Today’s Anglophone mothers spend much more time on childcare than parents did in 1965.
6
To do this, they have cut back on housework, relaxing and even sleeping. Even so, today’s Anglophone parents believe they should be spending even more time with their kids.

The result is enormous guilt. I see this when I visit Emily, who lives in Atlanta with her husband and their eighteen-month-old daughter. After I’ve been with Emily for a few hours, it dawns on me that she has said ‘I’m a bad mother’ a half-dozen times. She says it when she caves in to her daughter’s demand for extra milk, or when she doesn’t have time to read her more than two books. She says it again when she’s trying to make the little girl sleep on a schedule, and to explain why she occasionally lets her cry a bit at night.

I hear other British and American mums say ‘I’m a bad mother’ too. The phrase has become a kind of verbal tic. Emily says ‘I’m a bad mother’ so often that – though it sounds negative – I realize that she must find the phrase soothing.

For Anglophone mothers, guilt is an emotional tax we pay for going to work, not buying organic vegetables, or plopping our kids in front of the television so we can surf the web or make dinner. If we feel guilty, then it’s easier to do these things. We’ve ‘paid’ for our lapses.

Here too, the French are different. French mothers absolutely recognize the temptation to feel guilty. They feel as overstretched and inadequate as we Anglophones do. After
all
, they’re working while bringing up small children. And like us, they often aren’t living up to their own standards as either workers or parents.

The difference is that French mothers don’t valorize this guilt. On the contrary, they consider it unhealthy and unpleasant, and they try to banish it. ‘Guilt is a trap,’ says my friend Sharon, the literary agent. When she and her Francophone girlfriends meet for drinks, they reassure each other that ‘The perfect mother doesn’t exist.’

The standards are certainly high for French mums. They’re supposed to be sexy, successful, and have a home-cooked meal on the table each night. But they try not to add guilt to their burden. My friend Danièle, the French journalist, co-authored a book called
La mère parfaite, c’est vous
(
The Perfect Mother Is You
).

Danièle still remembers dropping her daughter off at crèche at five months old. ‘I felt sick to leave her, but I would have felt sick to stay with her and not work,’ she explains. She forced herself to face down this guilt, and then let it go. ‘Let’s just feel guilty and go on living,’ she told herself. Anyway, she adds, reassuring both of us, ‘The perfect mother doesn’t exist.’

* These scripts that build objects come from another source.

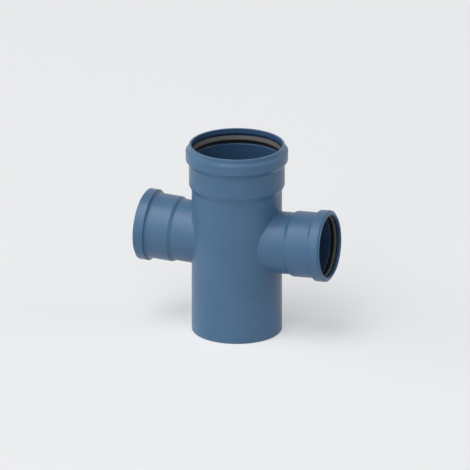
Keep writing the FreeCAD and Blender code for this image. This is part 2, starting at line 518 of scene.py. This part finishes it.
@dataclass
class Junction:
    """The rounded line where a branch's wall meets the main run's wall, outside or inside.

    A ball that rolls in the corner touches both walls, so its centre lies one ball radius beyond both.
    """

    axis: BranchAxis
    main_radius: float
    branch_radius: float
    rounding: float

    def centre(self, angles: np.ndarray) -> tuple[np.ndarray, np.ndarray]:
        """The ball's way along the branch and its centre, for each angle round the branch.

        The centre is at main radius + ball from the main axis. Its y is given by its angle, which
        leaves x = sqrt(distance^2 - y^2), and the way along the branch follows from x.

        Args:
            angles: Angles round the branch.

        Returns:
            The ways, and the centres with a last axis of three.
        """
        distance = self.main_radius + self.rounding
        reach = self.branch_radius + self.rounding
        x = np.sqrt(distance**2 - (reach * np.cos(angles)) ** 2)
        lean = reach * np.sin(angles) * math.sin(self.axis.tilt)
        along = (x + lean) / math.cos(self.axis.tilt)
        return along, self.axis.place(along, np.full_like(along, reach), angles)

    def on_main(self, angles: np.ndarray) -> tuple[np.ndarray, np.ndarray]:
        """Where the ball touches the main wall: angle round the main axis, and height."""
        centre = self.centre(angles)[1]
        return np.arctan2(centre[..., 1], centre[..., 0]), centre[..., 2]

    def surface(self, angles: np.ndarray, steps: int) -> np.ndarray:
        """The rounding, from the main wall to the branch's wall.

        Args:
            angles: Angles round the branch.
            steps: Number of strips across the rounding.

        Returns:
            Points of shape (steps + 1, angles, 3).
        """
        centre = self.centre(angles)[1]
        to_main = -unit(centre * np.array([1.0, 1.0, 0.0]))
        to_branch = -self.axis.spokes(angles)
        share = np.linspace(0.0, 1.0, steps + 1)[:, None, None]
        return centre + self.rounding * swing(to_main[None], to_branch[None], share)


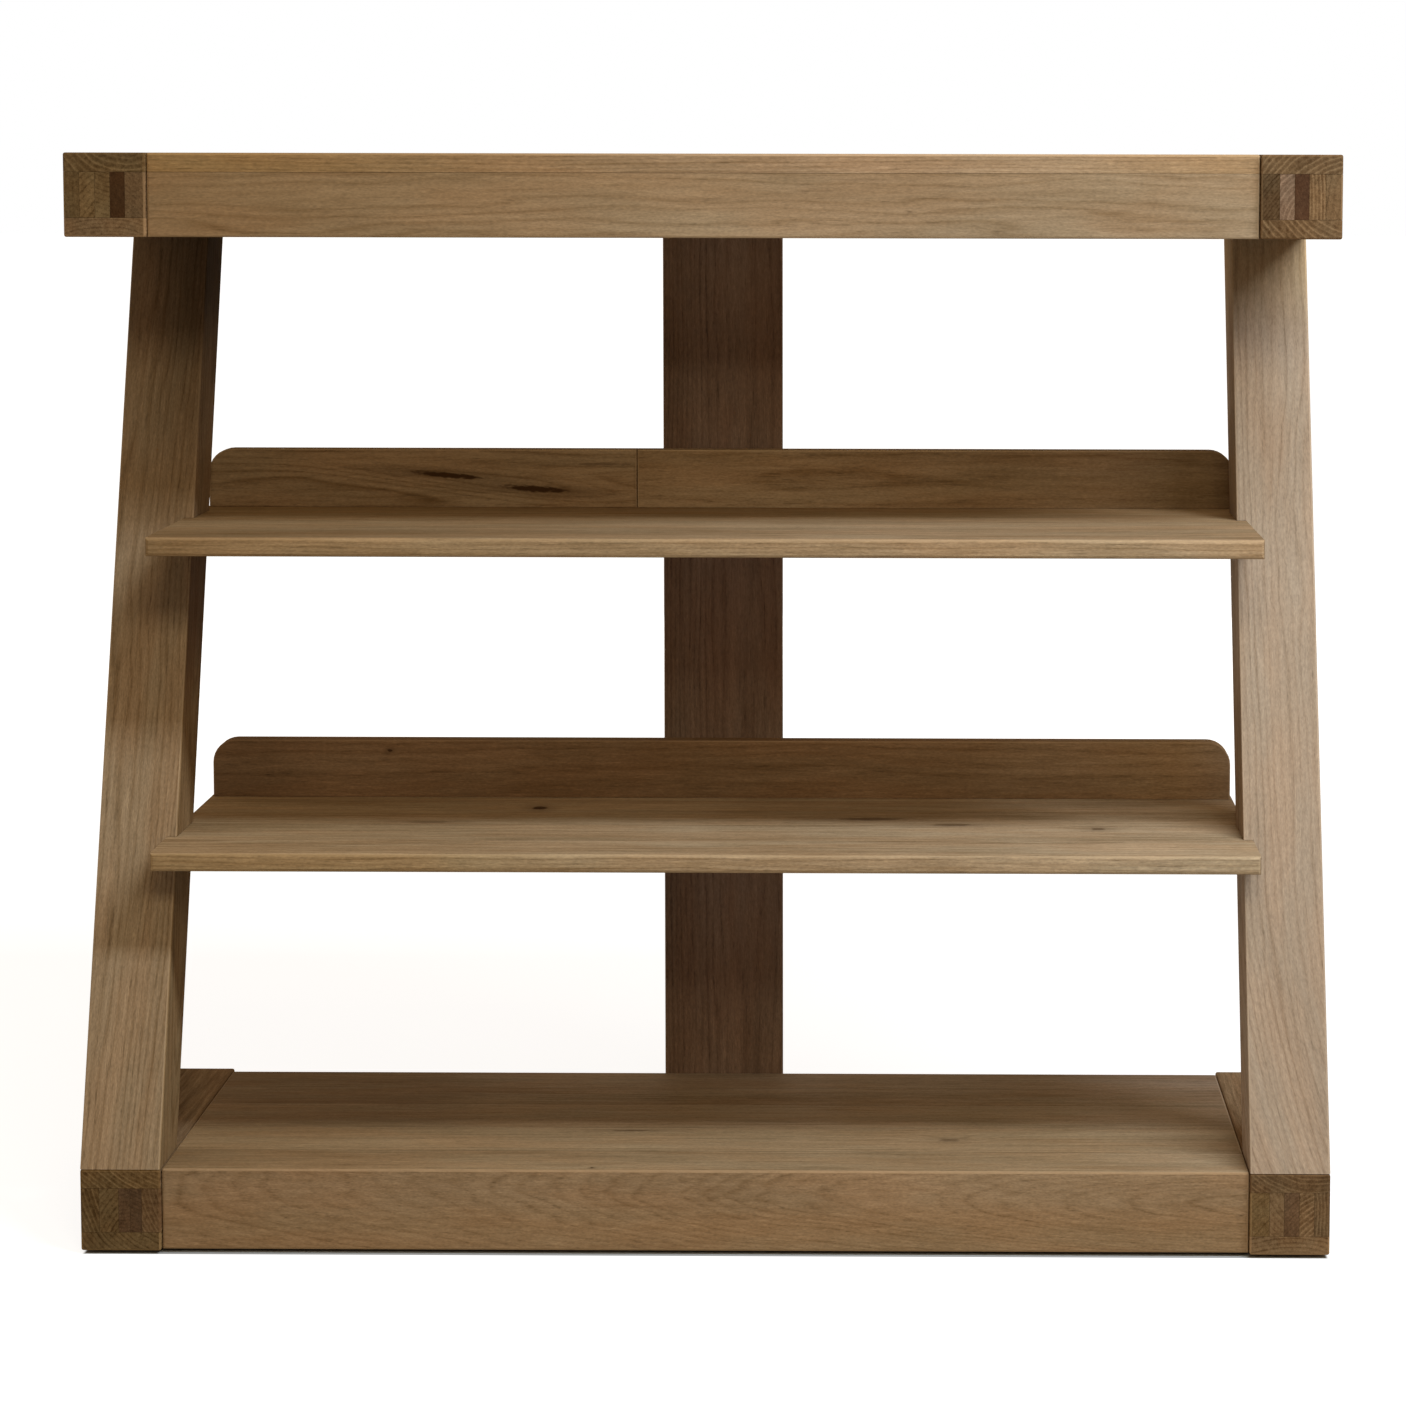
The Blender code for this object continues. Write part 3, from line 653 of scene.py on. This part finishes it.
dress("upper_shelf", make_oak(
    "oak_upper_shelf", "straw", 1.0, pith=(0.0, -0.08, 0.50), ring_depth=0.55, fibre=1.4, patch=1.6,
    # Its front top edge is paler: wear and a painted highlight
    rub=0.2, worn=("yz", (shelf_front, upper_shelf_top), worn_reach),
    drifts=(
        # Painted light: darker and warmer on the left, paler and bluer on the right
        ("x", -0.40, 0.20, (0.94, 0.90, 0.80), (1.12, 1.15, 1.19)),
        (*front_band(shelf_front, edge_depths), (0.96, 0.95, 0.93), [
            # Painted shade: darker and warmer towards the back, at the foot of the upstands
            ("y", -0.05, 0.09, (1.0, 0.98, 0.95), (0.94, 0.90, 0.80)),
        ]),
    ),
    # Staves: their own tones, with painted shade behind the front edge and painted light towards the back
    staves=((-0.139, 0.82), (-0.06, 1.08), (0.0, 1.15), (0.06, 1.13))))
dress("lower_upstand", make_oak(
    "oak_lower_upstand", "straw", (0.67, 0.65, 0.645), pith=(0.0, 0.20, 0.33), ring_depth=0.45, patch=1.3,
    drifts=(
        # Painted light and shade: brighter to the right, darker at the left end and at the foot
        ("x", -0.10, 0.40, (1.03, 0.96, 0.92), (1.30, 1.26, 1.22)),
        ("x", -0.41, -0.33, (0.80, 0.79, 0.79), plain_tint),
        ("z", 0.325, 0.362, (0.94, 0.93, 0.91), (1.06, 1.07, 1.08)),
        ("x", 0.10, 0.20, (1.02, 1.02, 1.02), (0.95, 0.94, 0.93)),
        ("x", 0.30, 0.38, plain_tint, (1.09, 1.11, 1.09)),
    ),
    marks=((-0.288, 0.363, 0.0030, 0.0018, 0.9, 1.0, 0.0),)))
dress("upper_upstand_left", make_oak(
    "oak_upper_upstand_left", "straw", (0.85, 0.82, 0.77), pith=(0.0, 0.19, 0.58), ring_depth=0.7,
    # Painted light: brighter towards the right
    fibre=1.4, patch=1.3, drifts=(("x", -0.150, -0.095, plain_tint, (1.11, 1.14, 1.18)),),
    marks=(
        (-0.236, 0.6035, 0.043, 0.0034, 1.0, 2.0, -0.09), (-0.160, 0.5918, 0.040, 0.0038, 1.0, 2.0, -0.07),
        (-0.102, 0.6134, 0.034, 0.0018, 0.50, 1.0, 0.0), (-0.0715, 0.598, 0.0018, 0.0300, 0.65, 0.0, 0.0),
    )))
dress("upper_upstand_right", make_oak(
    "oak_upper_upstand_right", "straw", 0.70, pith=(0.0, 0.19, 0.60), ring_depth=0.5, patch=1.2,
    drifts=(
        # Painted light and shadow: bright on the left, darker to the right, with the right post's painted
        # shadow at the right end
        ("x", 0.05, 0.38, (1.45, 1.43, 1.40), (0.95, 0.88, 0.78)),
        ("x", -0.07, -0.01, (0.89, 0.88, 0.85), (1.01, 1.01, 1.01)),
        ("x", 0.13, 0.20, plain_tint, [("z", 0.595, 0.617, (0.99, 0.98, 0.96), (1.12, 1.16, 1.24))]),
        ("x", 0.30, 0.36, plain_tint, (0.86, 0.85, 0.84)),
    )))

# Boards that run upwards
dress("right_post", make_oak(
    "oak_right_post", "silver", (0.91, 0.91, 0.92), pith=(0.30, -0.13, 0.07), along=up_the_posts,
    across=rightward, ring_width=0.0064, ring_depth=0.58, unrest=1.5, fibre=0.75, patch=0.7, specks=0.55,
    # Painted light: the top of the post, under the top rail, is brighter and warmer
    bend=(0.30, 0.8), drifts=(("z", 0.71, 0.80, plain_tint, (1.15, 1.06, 0.84)),)))
dress("left_post", make_oak(
    "oak_left_post", "straw", 0.85, pith=(-0.53, -0.11, 0.07), along=(0.045, up_the_posts[1], 1.0),
    across=(1.0, 0.0, -0.045), ring_width=0.0038, ring_depth=0.52, unrest=1.4, fibre=1.0, patch=0.7,
    drifts=(
        # Painted shade: darker towards the top, under the top and the upper shelf
        ("z", 0.38, 0.76, (1.17, 1.21, 1.27), (0.77, 0.77, 0.79)),
        # Painted shadow: darker towards the inner edge on the upper part
        ("z", 0.56, 0.71, plain_tint, [("x", -0.490, -0.440, (1.13, 1.14, 1.15), (0.70, 0.69, 0.67))]),
        # Painted shade on the inner face, darkest at the top
        ("x", post_inner - inner_depths[1], post_inner - inner_depths[0], plain_tint, [
            ("z", 0.555, 0.585, [("z", 0.40, 0.48, (0.79, 0.73, 0.60), (0.57, 0.49, 0.44))], [
                ("z", 0.70, 0.77, (1.22, 1.24, 1.28), (0.43, 0.39, 0.33)),
            ]),
        ]),
        # Painted shadow just above the upper shelf
        ("z", 0.560, 0.580, plain_tint, [("z", 0.60, 0.64, (0.92, 0.90, 0.85), plain_tint)]),
    )))
dress("back_stile", make_oak(
    "oak_back_stile", "smoke", (1.27, 1.36, 1.56), pith=(0.02, 0.22, 0.4), along=upward, across=rightward,
    ring_depth=0.5, fibre=0.9, patch=1.5, drifts=(
        (*front_band(stile_front, face_depths), [
            # Painted light and shade: in each bay the stile is brighter high up and darker low down
            ("z", 0.085, 0.16, (0.77, 0.73, 0.70), (1.10, 1.10, 1.11)),
            ("z", 0.25, 0.37, plain_tint, (0.72, 0.69, 0.66)),
            ("z", 0.385, 0.44, plain_tint, (1.43, 1.48, 1.55)),
            ("z", 0.54, 0.62, plain_tint, (0.64, 0.59, 0.55)),
            ("z", 0.645, 0.70, plain_tint, (1.39, 1.50, 1.58)),
            ("z", 0.70, 0.80, plain_tint, (1.33, 1.36, 1.34)),
            ("x", -0.050, -0.012, (0.90, 0.90, 0.88), (1.13, 1.13, 1.14)),
            ("x", 0.005, 0.032, plain_tint, (0.90, 0.89, 0.87)),
        ], plain_tint),
    )))

# Side rails, board by board: tone, shade of the end grain, pith, ring width, ring depth and pale lines
side_rail_boards = {
    ("top", "right"): {
        "top_board": ("umber", 0.78, (1.22, -0.02), 0.0040, 1.3, True),
        "bottom_board": ("umber", 0.80, (1.18, 0.86), 0.0040, 1.3, True),
        "core_1": ("umber", 0.47, (2.0, -1.0), 0.0026, 0.6, False),
        "core_2": ("smoke", 0.92, (0.85, 0.15), 0.0034, 1.2, True),
        "core_3": ("rust", 0.65, (3.0, 1.5), 0.0020, 0.2, False),
        "core_4": ("umber", 0.92, (-1.5, 0.4), 0.0030, 1.2, True),
        "core_5": ("umber", 0.73, (-2.5, 1.0), 0.0050, 0.35, False),
    },
    ("top", "left"): {
        "top_board": ("olive", 0.79, (0.75, 1.48), 0.0044, 1.3, True),
        "bottom_board": ("umber", 0.90, (0.5, -1.2), 0.0030, 0.7, False),
        "core_1": ("umber", 0.69, (-1.0, -1.5), 0.0030, 0.3, False),
        "core_2": ("heart", 1.08, (2.0, 1.0), 0.0024, 0.2, False),
        "core_3": ("olive", 0.88, (0.9, 1.8), 0.0036, 0.6, False),
        "core_4": ("olive", 0.96, (1.2, -0.3), 0.0040, 0.6, False),
        "core_5": ("olive", 0.80, (1.9, 0.5), 0.0030, 0.3, False),
    },
    ("base", "left"): {
        "top_board": ("olive", 1.08, (1.72, 2.67), 0.0034, 1.1, True),
        "bottom_board": ("olive", 0.90, (1.4, 1.06), 0.0038, 0.8, False),
        "core_1": ("umber", 0.85, (2.2, 1.0), 0.0030, 1.0, True),
        "core_2": ("russet", 0.67, (1.1, 1.6), 0.0030, 0.5, False),
        "core_3": ("russet", 0.88, (0.3, 1.9), 0.0030, 0.5, False),
        "core_4": ("olive", 0.86, (1.6, -0.4), 0.0036, 0.8, False),
        "core_5": ("olive", 0.85, (2.4, 1.2), 0.0034, 1.3, True),
    },
    ("base", "right"): {
        "top_board": ("umber", 0.81, (0.83, 1.79), 0.0034, 1.1, True),
        "bottom_board": ("umber", 1.07, (0.5, -1.6), 0.0036, 0.8, False),
        "core_1": ("olive", 0.96, (1.6, -0.8), 0.0028, 0.4, False),
        "core_2": ("umber", 1.00, (1.3, 1.4), 0.0040, 0.45, False),
        "core_3": ("russet", 0.96, (2.0, -1.0), 0.0026, 0.4, False),
        "core_4": ("umber", 1.15, (1.5, -0.5), 0.0034, 1.2, True),
        "core_5": ("umber", 0.76, (-2.6, 0.5), 0.0028, 1.3, True),
    },
}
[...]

What really fortifies French women against guilt is their belief that it’s unhealthy for mothers and children to spend all their time together. They believe there’s a risk of smothering kids with attention and anxiety, or of developing the dreaded
relation fusionnelle
, where a mother’s and a child’s needs are too intertwined. French children – even babies and toddlers – get
to
cultivate their inner lives without a mother’s constant interference.